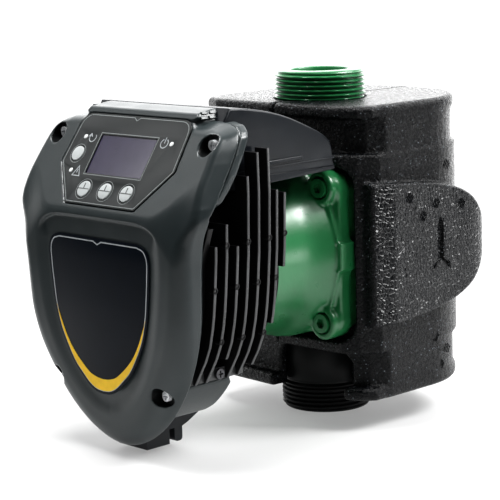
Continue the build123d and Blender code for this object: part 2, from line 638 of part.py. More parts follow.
def head():
    """Cover, housing, chin, hood and heat sink."""
    save("front_cover", front_cover())
    rim = rear_housing()
    save("rear_housing", rim)
    save("heat_sink", heat_sink())
    save("cooling_fins", *cooling_fins())
    save("hood", hood())
    save("terminal_chin", chin())
    socket = side_slab(connector_profile(), -SOCKET_HALF_X, SOCKET_HALF_X)
    for x in (-6, -2, 2, 6):
        socket -= rod_z(1.2, 3, 12, x, SOCKET_FRONT + 7)
    save("connector_socket", socket)
    latch_front = SOCKET_FRONT + 18
    latch = block(SOCKET_HALF_X - 6, SOCKET_HALF_X, latch_front, latch_front + 5, 6, 13)
    save("connector_latch", fillet(latch.edges().filter_by(Axis.X).group_by(Axis.Z)[0], 1.8))


def controls():
    """Everything on or behind the sloped panel."""
    save("panel_overlay", overlay())
    save("display_window", panel_location(0, DISPLAY_Z, -0.9) * Box(DISPLAY_WIDTH, DISPLAY_HEIGHT, 1))
    module = Box(DISPLAY_WIDTH + 1.8, DISPLAY_HEIGHT + 0.4, 3)
    save("display_module", panel_location(0, DISPLAY_Z, -3) * module)
    board = panel_location(0, 146, -8.5) * Box(76, 44, BOARD_THICK)
    save("control_board", board)
    names = ("round_button", "key_left", "key_middle", "key_right")
    for name, (x, z, radius) in zip(names, key_places()):
        cap = on_panel(x, z, radius, -1.6, OVERLAY_THICK + 0.5)
        stem = on_panel(x, z, radius * 0.45, -7.0, -1.6)
        save(name, cap + stem)
    lamps = [on_panel(x, z, LED_R, -7.6, OVERLAY_THICK + 0.1) for x, z in led_places()]
    save("status_lamps", *lamps)


def label_plate():
    """Label in the cover's recess."""
    points = [(0, 111), (29, 111), (37, 104), (35.8, 86), (34.5, 75), (30.6, 62.5), (22, 48.5),
              (11, 38), (0, 35.2)]
    floor = COVER_FRONT + RECESS_DEPTH
    return slab(Polygon(*mirrored(points), align=None), floor - LABEL_THICK, floor)


def label_arc():
    """Yellow crescent along the label's lower edge."""
    outer = [(33.0, 75), (28.9, 63.4), (20.9, 50), (10, 40), (0, 37)]
    inner = [(27.2, 63.5), (20.8, 54.2), (11, 45.8), (0, 42.7)]
    left = [(-x, z) for x, z in reversed(outer[:-1])] + [(-x, z) for x, z in inner[:-1]]
    face = Polygon(*outer, *left, *reversed(inner), align=None)
    floor = COVER_FRONT + RECESS_DEPTH
    return slab(face, floor - LABEL_THICK - 0.2, floor - LABEL_THICK)


def electronics():
    """Power board and its large components, the label, the seals and the screws."""
    board_y = RIM_BACK - 2.6
    board = slab(cover_outline(9), board_y - BOARD_THICK, board_y) & block(-60, 60, -150, -100, 30, 108)
    for x, z in screw_places():
        board -= rod_y(4.5, -150, -120, x, z)
    save("power_board", board)
    can_r = 5.0
    cans = [rod_z(can_r, 78, 104, x, board_y - BOARD_THICK - can_r) for x in (-30, -18)]
    save("capacitors", *cans)
    save("inductor", block(8, 28, board_y - BOARD_THICK - 9, board_y - BOARD_THICK, 82, 102))
    save("power_module", block(-16, 16, board_y, RIM_BACK + 0.2, 56, 72))
    save("label_plate", label_plate())
    save("label_arc", label_arc())
    seal = slab(cover_outline(1.9), COVER_FRONT, 0) - slab(cover_outline(2.5), COVER_FRONT - 1, 1)
    seal &= head_space(COVER_BACK, COVER_DEPTH_TOP)
    save("cover_gasket", seal - head_space(COVER_BACK + SEAM, COVER_DEPTH_TOP + SEAM))
    screws = []
    for x, z in screw_places():
        screw = cross_screw(SCREW_HEAD_R, SCREW_HEAD_LENGTH, SCREW_SHANK_R, 10)
        screws.append(Pos(x, well_floor(z), z) * Rot(90, 0, 0) * screw)
    save("cover_screws", *screws)
    sink_screws = []
    for side in (-1, 1):
        place = Pos(side * SINK_BASE_X, SINK_SCREW_Y, SINK_SCREW_Z) * Rot(0, side * 90, 0)
        sink_screws.append(place * cross_screw(2.6, 1.8, SINK_SCREW_R, 5))
    save("heat_sink_screws", *sink_screws)


def main():
    """Build every node."""
    os.makedirs("parts", exist_ok=True)
    hydraulics()
    motor()
    insulation()
    head()
    controls()
    electronics()


main()
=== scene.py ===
"""Looks for the circulator pump: moulded shells, foam, castings, panel graphics, floor, light and camera."""
import math

import bmesh
import bpy
import numpy as np
from mathutils import Matrix, Vector


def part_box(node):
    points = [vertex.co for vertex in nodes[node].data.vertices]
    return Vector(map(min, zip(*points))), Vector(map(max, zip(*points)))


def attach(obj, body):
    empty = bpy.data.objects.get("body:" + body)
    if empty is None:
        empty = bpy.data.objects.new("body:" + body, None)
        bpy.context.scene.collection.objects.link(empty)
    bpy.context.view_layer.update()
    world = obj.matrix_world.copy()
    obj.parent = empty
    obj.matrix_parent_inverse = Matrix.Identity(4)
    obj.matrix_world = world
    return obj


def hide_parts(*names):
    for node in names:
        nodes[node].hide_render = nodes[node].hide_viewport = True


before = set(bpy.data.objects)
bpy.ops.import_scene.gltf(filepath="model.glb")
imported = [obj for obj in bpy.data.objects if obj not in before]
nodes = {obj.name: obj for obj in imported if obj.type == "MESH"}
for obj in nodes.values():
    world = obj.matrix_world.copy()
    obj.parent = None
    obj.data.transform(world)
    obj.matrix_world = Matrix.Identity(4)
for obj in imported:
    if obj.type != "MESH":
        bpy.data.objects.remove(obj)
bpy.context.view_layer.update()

MM = 0.001                       # lengths below are millimetres, meshes are metres
AXIS_Z = 90.0                    # motor axis, halfway between the ports
PORT_TOP = 180.0


def box_mm(node):
    """Lowest and highest corner of a CAD node, in millimetres."""
    low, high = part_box(node)
    return low / MM, high / MM


# ---- the sloped panel and the lower front ----
COVER_LOW, COVER_HIGH = box_mm("front_cover")
COVER_FRONT = COVER_LOW.y        # lower front plane
PANEL_SLOPE = 0.69               # run back for each rise
PANEL_COS = math.cos(math.atan(PANEL_SLOPE))
PANEL_ORIGIN = Vector((0, -135.8, 150))
PANEL_UP = Vector((0, PANEL_SLOPE * PANEL_COS, PANEL_COS))
PANEL_OUT = Vector((0, -PANEL_COS, PANEL_SLOPE * PANEL_COS))
RECESS_DEPTH = 1.7
WINDOW_Z = 148.4                 # height of the display's middle
LABEL_Y = COVER_FRONT + 1.5


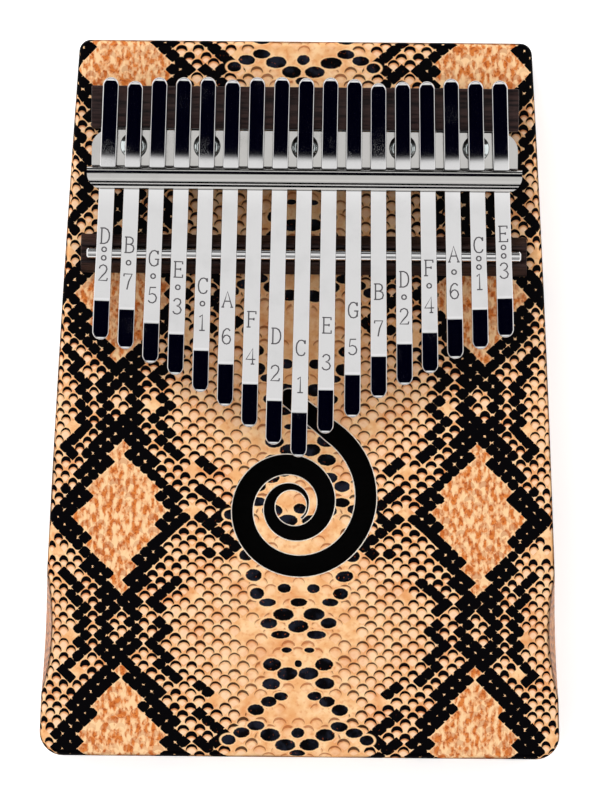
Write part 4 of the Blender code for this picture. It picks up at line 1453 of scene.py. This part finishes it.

## Set task
Repeat each of the entries above precisely as given.

## Solution to the problem
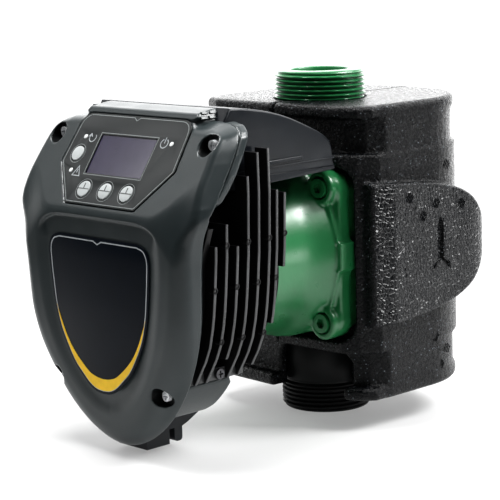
Continue the build123d and Blender code for this object: part 2, from line 638 of part.py. More parts follow.
def head():
    """Cover, housing, chin, hood and heat sink."""
    save("front_cover", front_cover())
    rim = rear_housing()
    save("rear_housing", rim)
    save("heat_sink", heat_sink())
    save("cooling_fins", *cooling_fins())
    save("hood", hood())
    save("terminal_chin", chin())
    socket = side_slab(connector_profile(), -SOCKET_HALF_X, SOCKET_HALF_X)
    for x in (-6, -2, 2, 6):
        socket -= rod_z(1.2, 3, 12, x, SOCKET_FRONT + 7)
    save("connector_socket", socket)
    latch_front = SOCKET_FRONT + 18
    latch = block(SOCKET_HALF_X - 6, SOCKET_HALF_X, latch_front, latch_front + 5, 6, 13)
    save("connector_latch", fillet(latch.edges().filter_by(Axis.X).group_by(Axis.Z)[0], 1.8))


def controls():
    """Everything on or behind the sloped panel."""
    save("panel_overlay", overlay())
    save("display_window", panel_location(0, DISPLAY_Z, -0.9) * Box(DISPLAY_WIDTH, DISPLAY_HEIGHT, 1))
    module = Box(DISPLAY_WIDTH + 1.8, DISPLAY_HEIGHT + 0.4, 3)
    save("display_module", panel_location(0, DISPLAY_Z, -3) * module)
    board = panel_location(0, 146, -8.5) * Box(76, 44, BOARD_THICK)
    save("control_board", board)
    names = ("round_button", "key_left", "key_middle", "key_right")
    for name, (x, z, radius) in zip(names, key_places()):
        cap = on_panel(x, z, radius, -1.6, OVERLAY_THICK + 0.5)
        stem = on_panel(x, z, radius * 0.45, -7.0, -1.6)
        save(name, cap + stem)
    lamps = [on_panel(x, z, LED_R, -7.6, OVERLAY_THICK + 0.1) for x, z in led_places()]
    save("status_lamps", *lamps)


def label_plate():
    """Label in the cover's recess."""
    points = [(0, 111), (29, 111), (37, 104), (35.8, 86), (34.5, 75), (30.6, 62.5), (22, 48.5),
              (11, 38), (0, 35.2)]
    floor = COVER_FRONT + RECESS_DEPTH
    return slab(Polygon(*mirrored(points), align=None), floor - LABEL_THICK, floor)


def label_arc():
    """Yellow crescent along the label's lower edge."""
    outer = [(33.0, 75), (28.9, 63.4), (20.9, 50), (10, 40), (0, 37)]
    inner = [(27.2, 63.5), (20.8, 54.2), (11, 45.8), (0, 42.7)]
    left = [(-x, z) for x, z in reversed(outer[:-1])] + [(-x, z) for x, z in inner[:-1]]
    face = Polygon(*outer, *left, *reversed(inner), align=None)
    floor = COVER_FRONT + RECESS_DEPTH
    return slab(face, floor - LABEL_THICK - 0.2, floor - LABEL_THICK)


def electronics():
    """Power board and its large components, the label, the seals and the screws."""
    board_y = RIM_BACK - 2.6
    board = slab(cover_outline(9), board_y - BOARD_THICK, board_y) & block(-60, 60, -150, -100, 30, 108)
    for x, z in screw_places():
        board -= rod_y(4.5, -150, -120, x, z)
    save("power_board", board)
    can_r = 5.0
    cans = [rod_z(can_r, 78, 104, x, board_y - BOARD_THICK - can_r) for x in (-30, -18)]
    save("capacitors", *cans)
    save("inductor", block(8, 28, board_y - BOARD_THICK - 9, board_y - BOARD_THICK, 82, 102))
    save("power_module", block(-16, 16, board_y, RIM_BACK + 0.2, 56, 72))
    save("label_plate", label_plate())
    save("label_arc", label_arc())
    seal = slab(cover_outline(1.9), COVER_FRONT, 0) - slab(cover_outline(2.5), COVER_FRONT - 1, 1)
    seal &= head_space(COVER_BACK, COVER_DEPTH_TOP)
    save("cover_gasket", seal - head_space(COVER_BACK + SEAM, COVER_DEPTH_TOP + SEAM))
    screws = []
    for x, z in screw_places():
        screw = cross_screw(SCREW_HEAD_R, SCREW_HEAD_LENGTH, SCREW_SHANK_R, 10)
        screws.append(Pos(x, well_floor(z), z) * Rot(90, 0, 0) * screw)
    save("cover_screws", *screws)
    sink_screws = []
    for side in (-1, 1):
        place = Pos(side * SINK_BASE_X, SINK_SCREW_Y, SINK_SCREW_Z) * Rot(0, side * 90, 0)
        sink_screws.append(place * cross_screw(2.6, 1.8, SINK_SCREW_R, 5))
    save("heat_sink_screws", *sink_screws)


def main():
    """Build every node."""
    os.makedirs("parts", exist_ok=True)
    hydraulics()
    motor()
    insulation()
    head()
    controls()
    electronics()


main()
=== scene.py ===
"""Looks for the circulator pump: moulded shells, foam, castings, panel graphics, floor, light and camera."""
import math

import bmesh
import bpy
import numpy as np
from mathutils import Matrix, Vector


def part_box(node):
    points = [vertex.co for vertex in nodes[node].data.vertices]
    return Vector(map(min, zip(*points))), Vector(map(max, zip(*points)))


def attach(obj, body):
    empty = bpy.data.objects.get("body:" + body)
    if empty is None:
        empty = bpy.data.objects.new("body:" + body, None)
        bpy.context.scene.collection.objects.link(empty)
    bpy.context.view_layer.update()
    world = obj.matrix_world.copy()
    obj.parent = empty
    obj.matrix_parent_inverse = Matrix.Identity(4)
    obj.matrix_world = world
    return obj


def hide_parts(*names):
    for node in names:
        nodes[node].hide_render = nodes[node].hide_viewport = True


before = set(bpy.data.objects)
bpy.ops.import_scene.gltf(filepath="model.glb")
imported = [obj for obj in bpy.data.objects if obj not in before]
nodes = {obj.name: obj for obj in imported if obj.type == "MESH"}
for obj in nodes.values():
    world = obj.matrix_world.copy()
    obj.parent = None
    obj.data.transform(world)
    obj.matrix_world = Matrix.Identity(4)
for obj in imported:
    if obj.type != "MESH":
        bpy.data.objects.remove(obj)
bpy.context.view_layer.update()

MM = 0.001                       # lengths below are millimetres, meshes are metres
AXIS_Z = 90.0                    # motor axis, halfway between the ports
PORT_TOP = 180.0


def box_mm(node):
    """Lowest and highest corner of a CAD node, in millimetres."""
    low, high = part_box(node)
    return low / MM, high / MM


# ---- the sloped panel and the lower front ----
COVER_LOW, COVER_HIGH = box_mm("front_cover")
COVER_FRONT = COVER_LOW.y        # lower front plane
PANEL_SLOPE = 0.69               # run back for each rise
PANEL_COS = math.cos(math.atan(PANEL_SLOPE))
PANEL_ORIGIN = Vector((0, -135.8, 150))
PANEL_UP = Vector((0, PANEL_SLOPE * PANEL_COS, PANEL_COS))
PANEL_OUT = Vector((0, -PANEL_COS, PANEL_SLOPE * PANEL_COS))
RECESS_DEPTH = 1.7
WINDOW_Z = 148.4                 # height of the display's middle
LABEL_Y = COVER_FRONT + 1.5


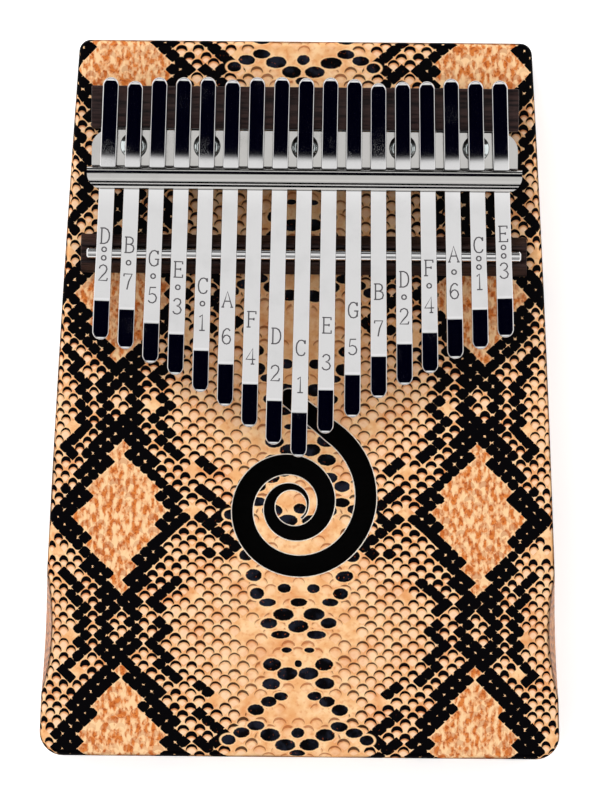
Write part 4 of the Blender code for this picture. It picks up at line 1453 of scene.py. This part finishes it.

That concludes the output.